Is it easier for shops to sell components that sounds so "detailled and impressive" during their 30mins or 1 hour demo ?
ndeslions
It probably happened because audiophiles (as opposed to music lovers?) feel t hey are missing out on something if they cant wring every last iota of detail out of their recordings. I would rather have timbral accuracy and the richness of the body of a cello or acoustic guitar than detail down to the sub-atomic level (ok, only kidding), but if ultra-detail is what you derive ultimate enjoyment from, who are any of us to be nay-sayers?--Mrmitch
Audiophiles that stay in the hobby long term, go through many phases of appreciation....I know I have.

Some things stay with you, because they are important to the enjoyment of music, other things get tossed aside because you find that they are not important to the enjoyment of music...(although they may be interesting...for a while).

You said...."This sound does NOT exist in real life"

Live music:

Small rooms, and small room acoustics, are nothing like large venue, large venue acoustics. Unless you listen to all of your "live music" in your living room (or dedicated room)...forget trying to reproduce "that" sound (it's not going to happen).

pinpoint focus / soundstaging:

Unless you have your speakers spread at least 20' apart, and 15' out...you don't have room for a "real" soundstage. (SACD/DVD-Audio surround, would be as close as you could get).

Recording quality:

The dynamic range of even the best example, is a poor rendition of the real thing. (and probably a good thing...because your components and speakers could not handle it).

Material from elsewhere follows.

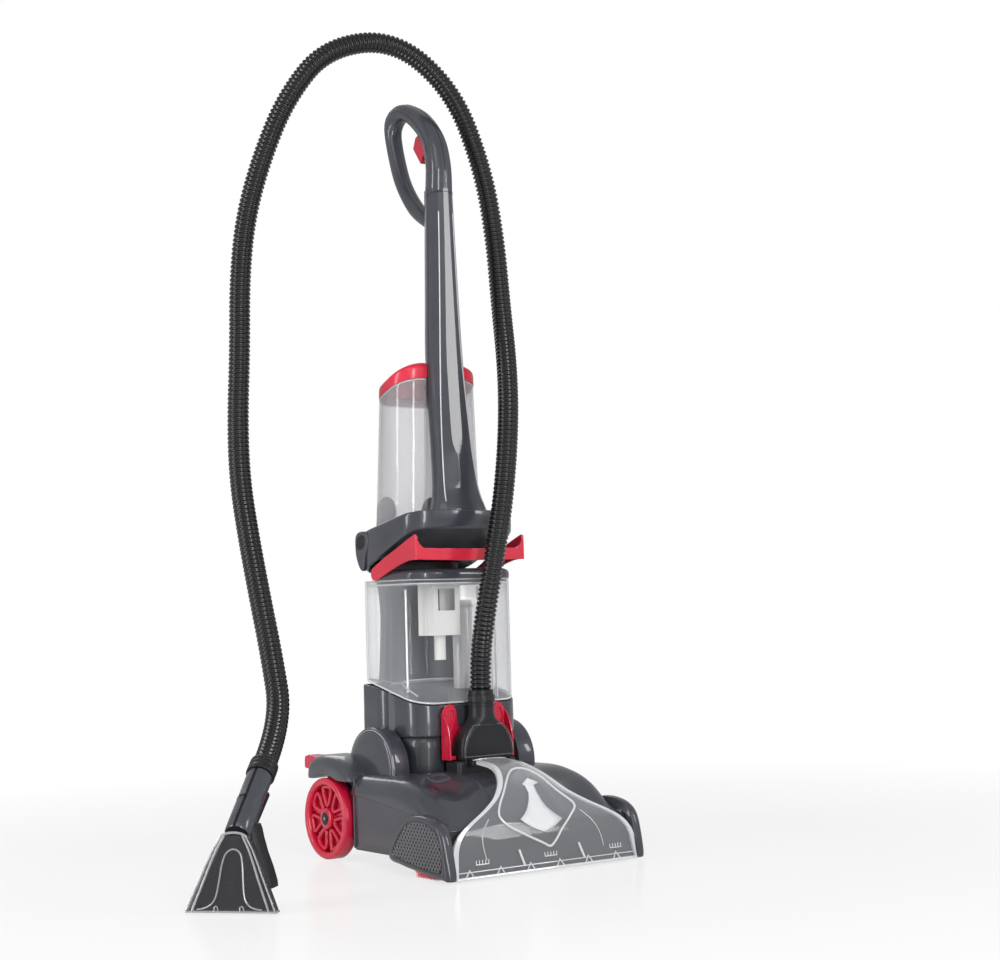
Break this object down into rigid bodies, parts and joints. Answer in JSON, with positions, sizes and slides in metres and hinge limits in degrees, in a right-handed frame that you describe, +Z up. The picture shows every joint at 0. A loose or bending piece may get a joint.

I could go on and on...but I won't.

Dave
Ndeslions, many things have happened: indeed people have lost contact with the real thing - - unamplified music is not popular. I want the illusion of real musicians playing real instruments in my living room. Getting there is not easy, since so much live music is amplified, and so much recorded music is the processed cheese of amplified instruments recorded and then mixed.

True high fidelity is the presentation of music from real, actual stereo recordings. The playback equipment and speakers sonically disappear.

A while ago, audio writer Jeff Day (who wrote for 6moons, now for PFO) summed up his perspective:

"Hifi equipment that possesses exceptional musicality is equipment that emphasizes the musical aspects of a recorded performance over the non-musical artifacts of the recording process. For example, the timbral signature of a band, the melodic flow of music over time in a song, and delivering the full emotional impact of music are considered to be more important than the exaggeration of the non-musical artifacts of the recording process such as soundstaging, transparency, imaging and extreme detail recovery that has found favor in equipment voiced for audiophiles."

I think Jeff needs to look more closely at the recording process to find the starting point of where things go wrong, but there so much I do agree with.

I believe music lovers can get the very best in audio reproduction, but too many factors are beyond their control.
I agree that many audiophiles have completely lost touch with what live music sounds like, in any type of venue, and that it is easier for salesmen to sell the details.

However, Nedslions is I think confusing some of his terms. Granted that audiophiles define terms differently, here are a couple of examples.

When "air" is spoken of, this is usually taken to mean the sense of space that exists in a concert hall or club that surrounds the instruments and audience. This sense of fullness you speak of, Nedslions, and the sense of the sound filling a real space, is what most are talking about when they refer to air, and a system you describe that is "too focused" would be lacking in air. So "air" certainly exists in any live performance venue (though not in most recording studios nowadays, which deliberately eliminate as much air as they can, and are usually "too focused"). Think of air as a component of the soundstage. It is also closely related to what many call "imaging," which is the ability to determine exactly where each individual instrument is located within that space.

A big part of the reason that audiophiles have lost the things you speak of is that most everything is digitally recorded in a dead studio space - this "detailed" sound is much easier to recreate than say a live symphony orchestra in a great concert hall. And even orchestras are not recorded nearly as well nowadays in their halls as they were when everything was still done in analog with tubes, as larryken implies. The truly ironic thing is that this so-called "detailed" sound is actually much less detailed, since so much ambient sound, which is so important to the recreation of live music, is taken away.